The port tubing 10 does not include a PVC layer. Accordingly, concerns with respect to PVC and specifically DEHP plasticizer can be avoided by use of the port tubing 10 of the invention.
The port tubing 10 provides a variety of advantages over other known medical grade port tubings including: non-PVC radio frequency active materials; RF heat sealable to olefinic materials such as polyethylene, polypropylene copolymer, and styrene-ethylene-butylene-styrene copolymer; steam or radiation sterilizable; flexibility; optical clarity; excellent interlaminar strengths; good compatibility; does not generate harmful agents upon incineration; good extrusion processability; and it is clampable.
The three layer coextruded tube structure 10, derives its radio frequency response from the core layer 16 which contains highly RF active components such as the polyamide and EVA. These RF active components exhibit dielectric loss exceeding 0.1 at about 27 MHZ.
The port tubing 10 of FIG. 1 can be used with a medical container 20 illustrated in FIG. 2. The container 20 is constructed from a non-PVC material, for example, a four layer structure as follows: polypropylene copolymer, Kraton/ethylene vinyl acetate/acid modified ethylene vinyl acetate/PCCE.
The port tubing 10 provides fluid communication and access to and from an interior 22 of the container 20. The port tubing 10 of the present invention is believed to be particularly suitable for use in renal applications, especially CAPD. However, the port tubing can be used to construct other medical products.
By way of example, and not limitation, examples of the present invention will now be given.
Samples of the port tubing of the present invention were constructed using the following two parameters:
| ______________________________________ |
| Sample A Core Layer: 30% 3315 EVA (DuPont) 70% 4033 Pebax (Atochem) Tie Layer: 50 weight % Kraton G-1660 (Shell); 38 weight % Hytrel 4056 (DuPont); 10 weight % UE 697000 (Quantum); and 2 weight % Polypropylene copolymer 23M2 (El Paso); Outer layer: 60 weight % Polypropylene copolymer Fina 8473 (Fina); and 40 weight % Styrene-ethylene-butylene- styrene - Kraton G-1652 (Shell).

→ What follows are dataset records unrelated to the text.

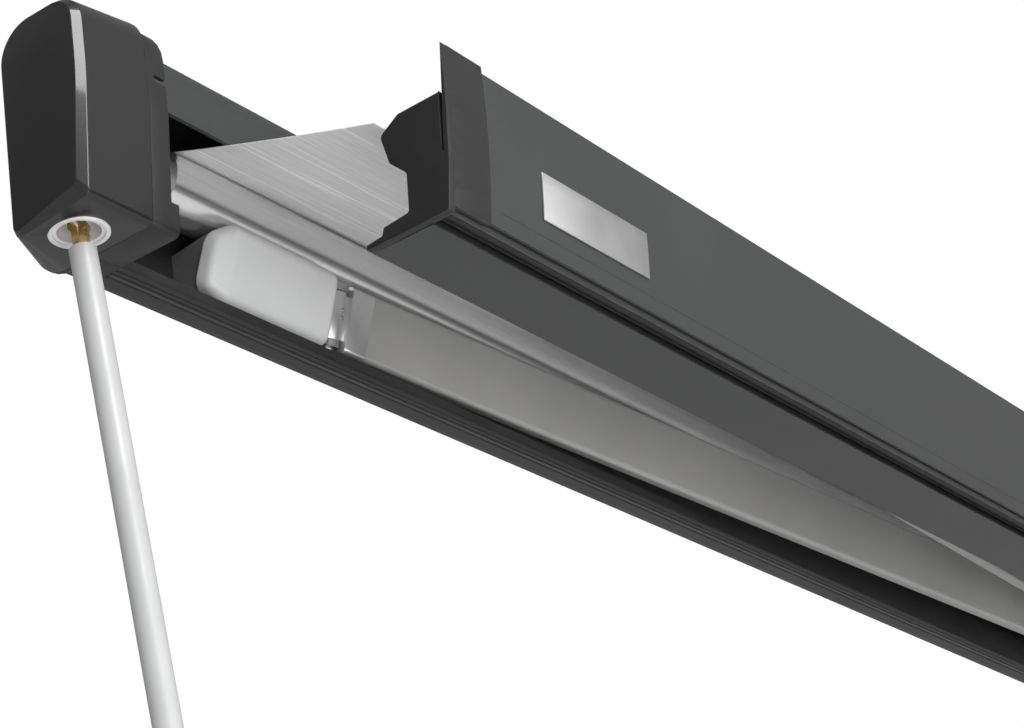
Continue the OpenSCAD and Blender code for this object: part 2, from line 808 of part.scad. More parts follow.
rail_cap_outline =
    concat(panel_front(130.6, 21, strip_proud, 8),
           rounded([[-cap_depth + 12, 18.2, 1], [plate_back, plate_low, 0.5],
                    [plate_back, 20.9, 1], [-47, 22.3, 1], [-48.6, 27.1, 1], [-68.4, 29.2, 2],
                    [-70.9, 55.4, 3], [-59.7, 67.1, 3], [-55.7, 87.8, 4], [-70.7, 97, 3],
                    [-102.2, 97.6, 1], [-cap_depth + 2.8, 131.7, 0.8]], 4));

module rail_end_cap(right)
    color(black) in_place() rail_out() far_end(right) {
        along(rail_inset, rail_start) polygon(rail_cap_outline);
        along(rail_start, panel_start) panel_strip(131, 22.5, strip_proud);
    }

module rail_bead()
    color(black) in_place() rail_out() along(rail_start, case_length - rail_start)
        translate(groove) circle(r = bead_radius, $fn = 32);

name_plate_x = 210;
name_plate_mid = 62.5;
plate_thick = 1.2;

module name_plate()
    color(bright) in_place() rail_out()
        along(name_plate_x, name_plate_x + plate_width)
            polygon(wall_along(panel_front(name_plate_mid + plate_height / 2,
                                           name_plate_mid - plate_height / 2,
                                           plate_thick + running, 4), plate_thick));

module hand_bracket(right)
    color(bright) in_place() rail_out() far_end(right) difference() {
        intersection() {
            leaning() {
                for (z = [[outer_low, hand_low - ear_gap], [hand_high + ear_gap, outer_high]])
                    translate([0, 0, z[0]]) linear_extrude(z[1] - z[0])
                        translate([shoulder_inset, hand_across]) {
                            circle(r = hand_radius, $fn = 48);
                            translate([-hand_radius, -34]) square([2 * hand_radius, 34]);
                        }
                translate([shoulder_inset - 18, hand_across - 44, outer_low - 6])
                    cube([36, 34, outer_arm_high + 12]);
            }
            along(shoulder_inset - 20, shoulder_inset + 20)
                translate([web_y + 2, plate_low + 1.5]) square([-web_y - 2, 53]);
        }
        leaning() translate([shoulder_inset, hand_across, 20])
            cylinder(r = small_pin_radius, h = 80, $fn = 48);
    }

module hand_pins()
    color(steel) in_place() rail_out() for (right = [false, true]) far_end(right)
        leaning() translate([shoulder_inset, hand_across, 0])
            post(small_pin_radius, outer_low, outer_high);

// CANOPY, at rest

keder_out = [keder.x - opening * cos(lean), keder.y + 6.5 - opening * sin(lean)];
roller_axis = [-roller_back, roller_rise];
to_keder = keder_out - roller_axis;
sheet_slope = atan2(-to_keder.y, -to_keder.x) + asin((roll_radius + seat) / norm(to_keder));
sheet_dir = [-cos(sheet_slope), -sin(sheet_slope)];
sheet_up = [-sin(sheet_slope), cos(sheet_slope)];
sheet_start = roller_axis + (roll_radius + seat) * sheet_up;
sheet_length = norm(keder_out - sheet_start);
hem_length = 80;
hem_overlap = 40;

module sheet(from, to, lift)
    polygon([for (p = [[from, lift], [from, lift + fabric_thickness],
                       [to, lift + fabric_thickness], [to, lift]])
             sheet_start + sheet_dir * p.x + sheet_up * p.y]);

module canopy()
    color(canvas) in_place() along(fabric_margin, case_length - fabric_margin)
        sheet(0, sheet_length - hem_overlap, 0);

module canopy_hem()
    color(canvas) in_place() along(fabric_margin, case_length - fabric_margin) {
        lift = fabric_thickness + seat;
        sheet(sheet_length - hem_length, sheet_length + 1, lift);
        translate(keder_out - [0, 6.5]) {
            circle(r = 2.5, $fn = 24);
            translate([-0.7, 0]) square([1.4, 6.5 + lift]);
        }
    }

case_profile();
hood();
gear_bracket();
plain_bracket();
gear_end_cap();
plain_end_cap();
wall_brackets();
arm_rests();
gear_frame();
eye_collar();
roller_bearings();
shoulder_bracket(false);  // shoulder_bracket_left
shoulder_bracket(true);  // shoulder_bracket_right
shoulder_cover(false);  // shoulder_cover_left
shoulder_cover(true);  // shoulder_cover_right
shoulder_pins();
roller_tube();
fabric_roll();
roller_drive_plug();
roller_idle_plug();
roller_gear();
transfer_shaft();
worm_wheel();
transfer_pinion();
gear_eye();
worm_shaft();
eye_pin();
crank_hook();
crank_rod();
crank_bend();
crank_upper_grip();
crank_lower_grip();
arm_knuckle(false);  // arm_knuckle_left
inner_arm(false);  // inner_arm_left
arm_spring(false);  // arm_spring_left
elbow_fork(false);  // elbow_fork_left
elbow_pin(false);  // elbow_pin_left
elbow_tongue(false);  // elbow_tongue_left
outer_arm(false);  // outer_arm_left
hand_knuckle(false);  // hand_knuckle_left
arm_knuckle(true);  // arm_knuckle_right
inner_arm(true);  // inner_arm_right
arm_spring(true);  // arm_spring_right
elbow_fork(true);  // elbow_fork_right
elbow_pin(true);  // elbow_pin_right
elbow_tongue(true);  // elbow_tongue_right
outer_arm(true);  // outer_arm_right
hand_knuckle(true);  // hand_knuckle_right
lead_rail();
rail_end_cap(false);  // rail_end_cap_left
rail_end_cap(true);  // rail_end_cap_right
rail_bead();
name_plate();
hand_bracket(false);  // hand_bracket_left
hand_bracket(true);  // hand_bracket_right
hand_pins();
canopy_hem();
canopy();
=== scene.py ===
"""Roll out awning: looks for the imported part, in its own frame and in metres.

x runs along the awning, y into the wall and z up. The arms and the canopy work in a plane that
leans outwards and down by LEAN degrees.
"""

from __future__ import annotations

import json
import logging
import math
from collections.abc import Callable, Iterable, Sequence
from dataclasses import dataclass, field
from enum import Enum
from typing import Any

import bmesh
import bpy
import numpy as np
from mathutils import Matrix, Vector

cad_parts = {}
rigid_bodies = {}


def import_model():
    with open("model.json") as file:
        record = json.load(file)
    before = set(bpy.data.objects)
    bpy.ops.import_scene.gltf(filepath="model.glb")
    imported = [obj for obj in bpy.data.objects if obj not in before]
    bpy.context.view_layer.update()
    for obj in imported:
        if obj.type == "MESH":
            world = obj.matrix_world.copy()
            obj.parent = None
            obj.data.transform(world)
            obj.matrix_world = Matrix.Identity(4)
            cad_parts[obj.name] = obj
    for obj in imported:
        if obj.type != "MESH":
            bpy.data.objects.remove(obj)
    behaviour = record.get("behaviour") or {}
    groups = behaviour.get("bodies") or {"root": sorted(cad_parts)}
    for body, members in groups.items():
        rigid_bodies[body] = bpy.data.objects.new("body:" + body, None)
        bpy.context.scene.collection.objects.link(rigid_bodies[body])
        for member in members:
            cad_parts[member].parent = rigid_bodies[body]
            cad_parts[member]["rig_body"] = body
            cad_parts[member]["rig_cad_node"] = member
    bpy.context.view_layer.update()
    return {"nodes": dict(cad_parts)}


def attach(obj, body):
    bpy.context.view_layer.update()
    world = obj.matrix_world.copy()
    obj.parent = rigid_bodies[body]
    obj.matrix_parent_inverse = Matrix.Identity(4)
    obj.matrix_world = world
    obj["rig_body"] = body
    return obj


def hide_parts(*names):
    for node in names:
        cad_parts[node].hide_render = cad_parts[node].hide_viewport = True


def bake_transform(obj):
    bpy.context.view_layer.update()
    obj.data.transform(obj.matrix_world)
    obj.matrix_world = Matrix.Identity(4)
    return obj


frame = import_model()

LOG = logging.getLogger("awning")

MM = 0.001
LENGTH = 3500.0
HOLE_RISE = 55.0
LEAN = 21.15
LEAN_COS, LEAN_SIN = math.cos(math.radians(LEAN)), math.sin(math.radians(LEAN))
OPENING = 204.0

# angles in degrees: edges sharper than the first are rounded, flatter ones are dissolved
SHARP = 34.0
FLAT = 0.6
# metres within which points are merged, in the script's own meshes and in copies of CAD nodes
MERGE = 1e-7
NODE_MERGE = 2e-6

Point = tuple[float, float, float]
Colour = tuple[float, float, float, float]


def place(x: float, y: float, z: float) -> Point:
    """Turns case millimetres into the row frame's metres.

    Args:
        x: distance from the gear end of the case.
        y: distance into the wall.
        z: height above the case bottom.

    Returns:
        The point in the row frame.
    """
    return ((x - LENGTH / 2) * MM, y * MM, (z - HOLE_RISE) * MM)


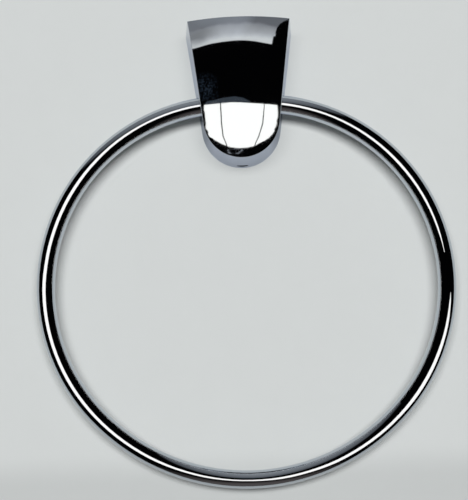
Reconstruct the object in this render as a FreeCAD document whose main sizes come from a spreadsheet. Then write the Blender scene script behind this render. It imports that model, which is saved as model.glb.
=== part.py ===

Sample B Core layer: 60% Pebax 4033 (Atochem) 20% Pebax 2533 (Atochem) 20% EVA 3315 (DuPont) Tie Layer: 50 weight % Kraton G-1660 (Shell); 38 weight % Hytrel 4056 (DuPont); 10 weight % UE 697000 (Quantum); and 2 weight % Polypropylene copolymer 23M2 (El Paso) Outer layer: 60 weight % Polypropylene copolymer Fina 8473 (Fina); and 40 weight % Styrene-ethylene-butylene- styrene - Kraton G-1652 (Shell). |
| ______________________________________ |
These samples were RF sealed to a non-PVC material (polypropylene copolymer, Kraton/ethylene vinyl acetate/acid modified ethylene vinyl acetate/PCCE and tested and provided the following properties:
| ______________________________________ |
| Tubing ID Bulk Pull Force (lb) Peel Force (lb) |
| ______________________________________ |
| Sample A 50 (film break) 9.2 very good 78 (pull out) 9.1 Sample B 55 (film delaminate 7.7 very good and pull out 7.8 |
| ______________________________________ |
These results demonstrate that both samples provide sufficient strength to be used as port tubing in medical applications.
It should be understood that various changes and modifications to the presently preferred embodiments described herein will be apparent to those skilled in the art. Such changes and modifications can be made without departing from the spirit and scope of the present invention and without diminishing its attendant advantages. It is therefore intended that such changes and modifications be covered by the appended claims.